Milner-Gulland starts his discussion acknowledging the slim textual sources for the life of Rublev. He then provides a knowledgeable and helpful understanding of the Byzantine influences on Rublev and Russian iconographers around him. (Classical influences that inhabit the works via Byzantium are briefly mentioned at the end of the volume.) The author explains the development of the iconography of Rublev's Old Testament Trinity and its relation to the Genesis tale of Abraham and Sarah's three angelic visitors. He includes an example attributed to Feofan (illus. 53) and makes the point that Rublev's scene is unique in omitting Abraham and Sarah. The central chapters examine works attributed to Rublev by others and works Milner-Gulland believes should be included in Rublev's oeuvres, such as figures on the walls of the Dormition Church in Vladimir (illus. 40–43, 45), and the design of the cathedral of the Andronikov Monastery, still standing in Moscow (illus. 22).
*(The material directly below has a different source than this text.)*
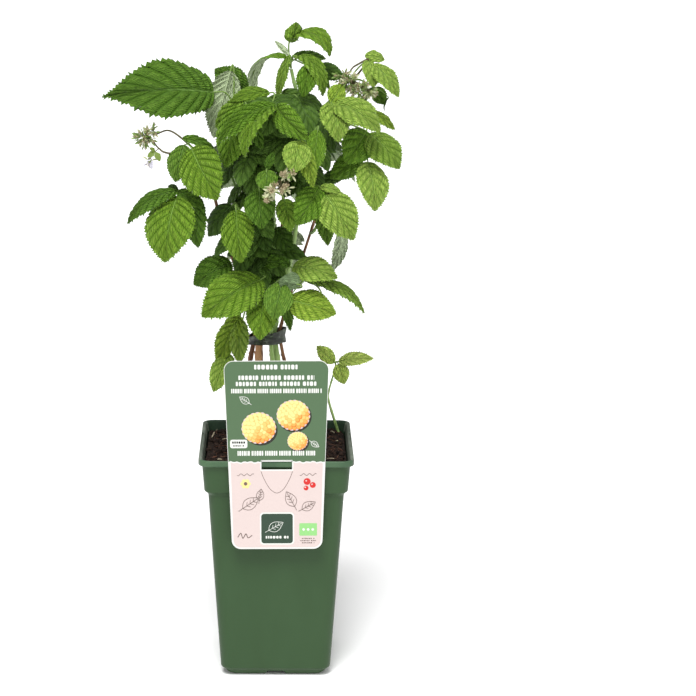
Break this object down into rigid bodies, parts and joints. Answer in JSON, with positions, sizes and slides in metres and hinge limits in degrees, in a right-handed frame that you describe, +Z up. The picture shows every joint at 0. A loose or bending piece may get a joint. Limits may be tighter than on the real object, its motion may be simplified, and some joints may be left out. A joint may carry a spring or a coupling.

Some of his attributions are based more on possibilities than empirical evidence, but the possibilities that Milner-Gulland presents are historically believable, such as his hypothesis that Rublev and Andronikov's superior, Alexander, may have worked together to design a cathedral that resembled churches where Rublev had worked such as at the Holy Trinity-St. Sergius Monastery (illus. 53) and the Cathedral of the Dormition in Zvenigorod (illus. 55 and 56).

The author leaves the reader with an “Afterwords” and “Summing Up.” He discusses the importance of Rublev and Old Russian icons to modern scholars (starting in the mid-nineteenth century), and the icons’ links to the aesthetic sensibility of Russia's artists of the early twentieth century, especially the Suprematists. Milner-Gulland emphasizes the importance of Rublev's work to Soviet figures such as P. Florovsky, and film director Andrei Tarkovsky, who steeped his film, Andrei Rublev, in knowledge of Rublev's period, without being bound to historical accuracy. Even Stalin coopted Rublev and his work after he loosened the chains on the Russian Orthodox Church during World War II and initiated the Rublev Museum in the compound of the Andronikov Monastery, where Rublev had worked and died.

The book's brevity inhibits thorough discussions of points of contention in historiography or art history, although they are mentioned, but brings Rublev and his works to life. Toward the end, Milner-Gulland describes his own reaction to Rublev's creations as giving a “sense of big-heartedness, openness to all experience, gravity, and a classically based decorum mixed with a certain playfulness.”